President Hu Jintao, top legislator Wu Bangguo and Premier Wen Jiabao will meet Sarkozy, who will be accompanied by a high-level delegation that includes the Minister of Ecology Jean-Louis Borloo, Minister of Economic Affairs Christine Lagarde, Foreign Minister Bernard Kouchner, Minister of Culture Frederic Mitterrand, and the French government spokesman Luc Chatel.
Along with his wife Carla Bruni, the French president will kick off the visit from Xi'an, the capital of China's Northwest Shaanxi province. "I think they will talk about improving bilateral ties by focusing on comprehensive and long term (affairs)," Kong said.
Sino-French relations hit a trough in 2008 when the Olympic torch relay was disrupted in Paris and later worsened when the French president met the Dalai Lama in December 2008.
Kong, however, said relations have begun to thaw since last year, and leaders of both nations will now take into account the changing and complex global situation as well as increasing world challenges.
"The importance of the Sino-French meeting extends far beyond the bilateral level," Feng Zhongping, a European studies expert at the China Institutes of Contemporary International Relations said.
With developing countries gradually playing a more important role in world affairs, Feng said the bilateral meeting to an extent also represents talks between the developed and the developing nations. "France will host the G20 summit in 2011, and it knows it is important to cooperate with emerging new powers because their influence is growing."

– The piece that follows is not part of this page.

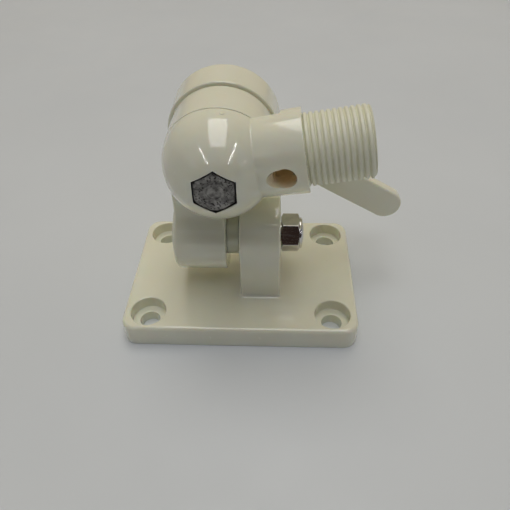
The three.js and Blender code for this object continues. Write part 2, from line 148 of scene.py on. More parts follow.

"The reason why China attaches so much importance to France is also because of the country's influence in the EU," Ding Yifan, a French studies expert at the Development Research Center of the State Council said.
Besides mutual interests at the national level, Ding said China also understands that France plays an important role in uniting the voice of the EU as a whole and hopes to better that relationship. "However, that current role is not as big as before," Ding added.